As Winter Olympics end, will China’s hosting win medals for diplomacy?
- Negotiating controversies and Covid-19, the Games offered a window to a world much changed from 2008, when Beijing staged the summer edition
- Foreign leaders were received in person after the relatively isolated two years of the pandemic, but benefits to China’s image may take longer to assess

Although China was not expected to rival the leading traditional winter sports countries in total number of medals won, it was eyeing a diplomatic win from an occasion that has always been about more than sport.
The narrative of having achieved a great Olympics was already backed by the International Olympic Committee’s announcement on Saturday that the symbolic Olympic Cup award for the event would go to Chinese people for their “warmth, energy, hospitality and support”.
“Beijing 2022 could not have achieved this level of excellence without the support of the Chinese people,” IOC president Thomas Bach said.
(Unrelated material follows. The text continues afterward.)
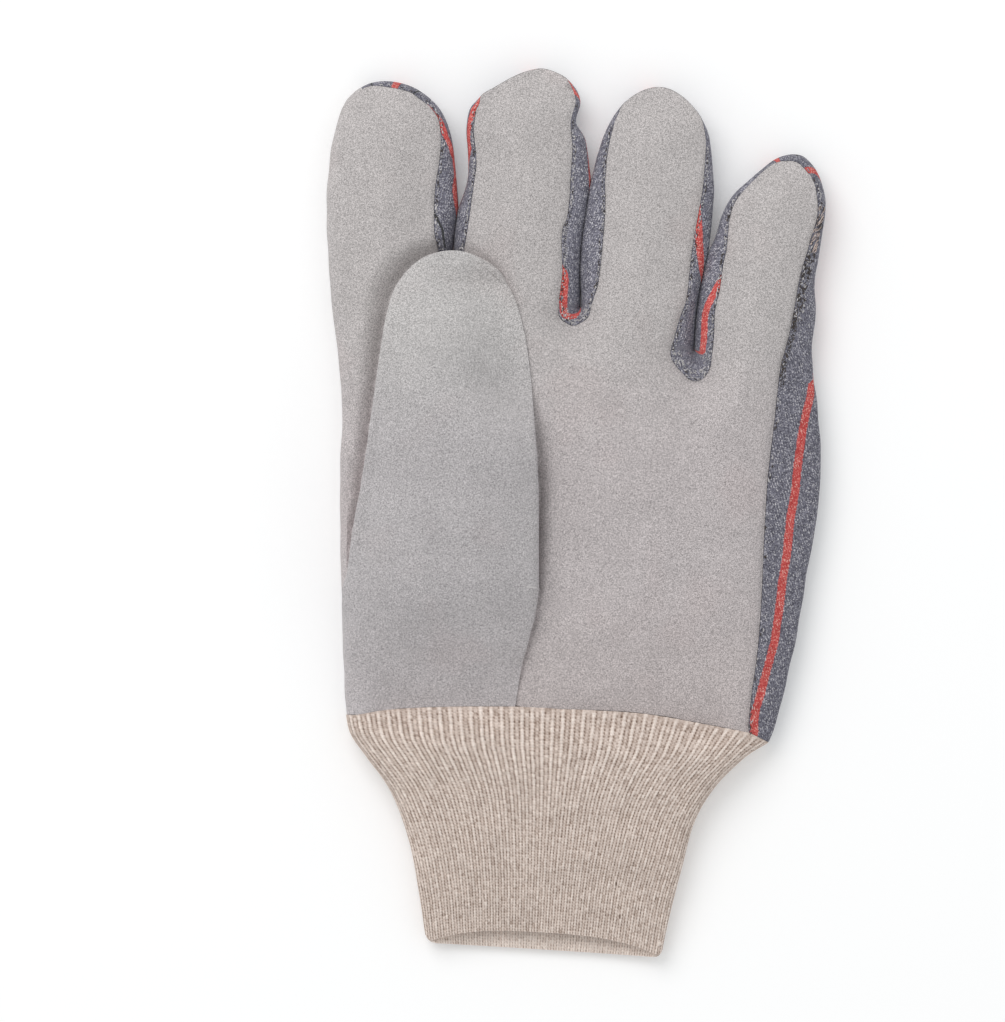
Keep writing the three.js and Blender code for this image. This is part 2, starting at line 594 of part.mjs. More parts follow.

At the root of international scrutiny of Beijing 2022 was scepticism over China’s suitability to stage a global event at a time when it stands increasingly at odds with the West.
The Olympics also represented the first high-level diplomatic event held in China in over two years, because its borders had been largely closed to foreigners since Covid-19 emerged in December 2019 in central China. That has essentially cut off in-person diplomacy, making any diplomatic presence at the Games an opportunity to replenish goodwill.